E podemos perguntar a nós mesmos: aos cativos de quem? Daquele que era mais forte do que eles: o demónio. É por isso que o Senhor continua a sua intervenção com uma imagem: «Quando um homem forte e bem armado guarda o seu palácio, os seus bens estão em segurança. Mas se aparece um mais forte do que ele e o vence, tira-lhe as armas em que confiava e distribui os seus despojos» (Lc 11, 21-22). Desde o primeiro pecado, o demónio tinha conquistado uma posição de destaque na humanidade. Jesus, que é mais forte do que ele, teve de vir para o derrotar e devolver às pessoas o seu tesouro mais precioso: a liberdade.

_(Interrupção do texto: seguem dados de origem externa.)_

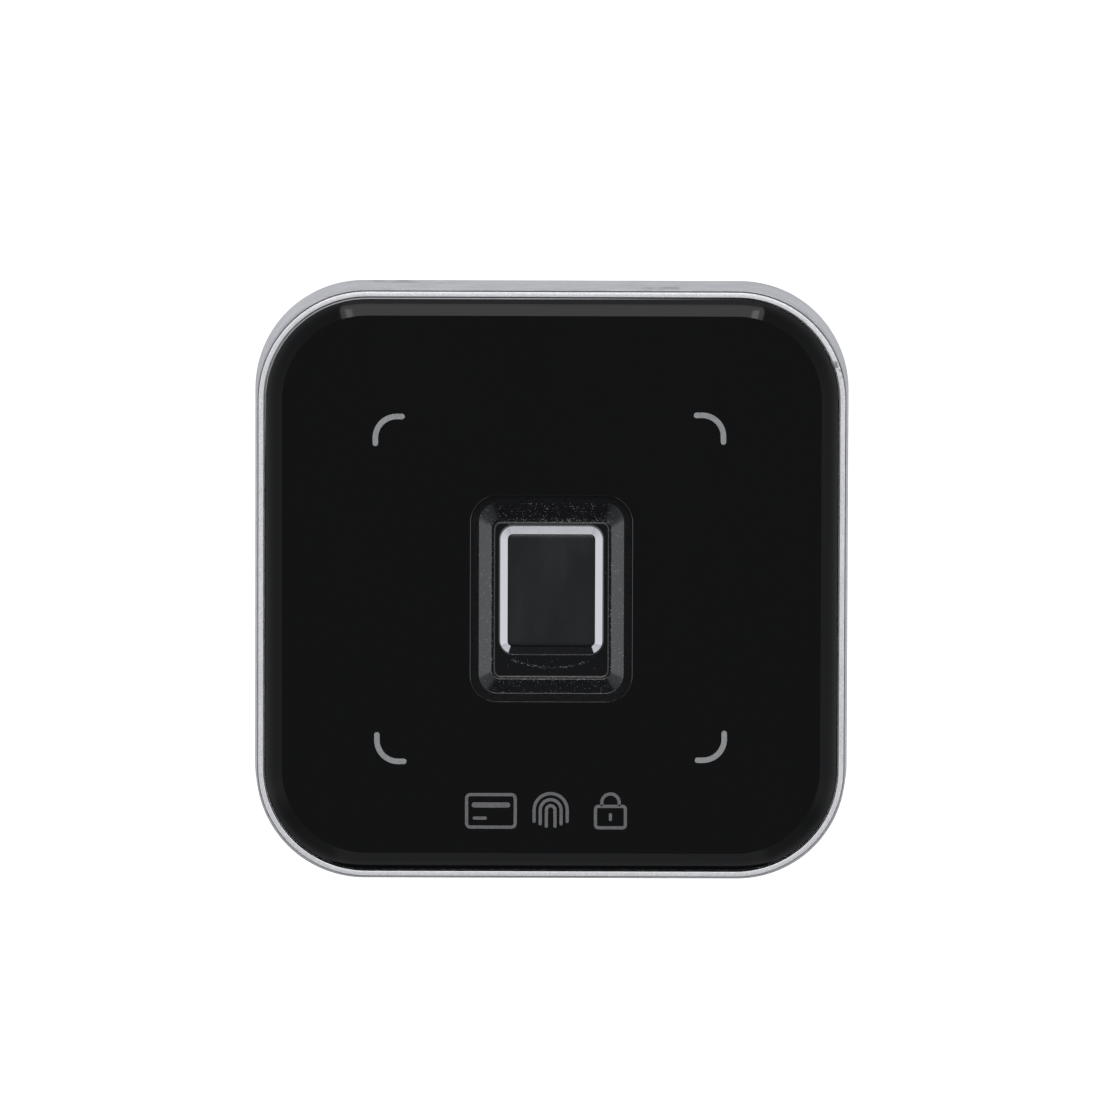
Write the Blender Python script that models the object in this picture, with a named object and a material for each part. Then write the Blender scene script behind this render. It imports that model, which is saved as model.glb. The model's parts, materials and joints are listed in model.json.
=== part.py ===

Identificar e expulsar o demónio mudo das nossas vidas significa proteger esse bem que o Senhor nos deu. Como o próprio Jesus diz: «A verdade vos libertará» (Jo 8, 32). É por isso que a honestidade connosco próprios, com Deus e com os outros é parte integrante da tarefa que todos nós temos: lutar todos os dias para recuperar a nossa liberdade. Maria Santíssima, a mulher livre por excelência, cheia de graça, ajudar-nos-á a viver em todos os momentos com a liberdade própria dos filhos de Deus.


[1] Francisco, Homilia, 29/04/2020.

[2] cf. S. Josemaria, Amigos de Deus, n. 188.

[3] Ibid.

[4] Oração coleta de segunda-feira da II semana do Advento.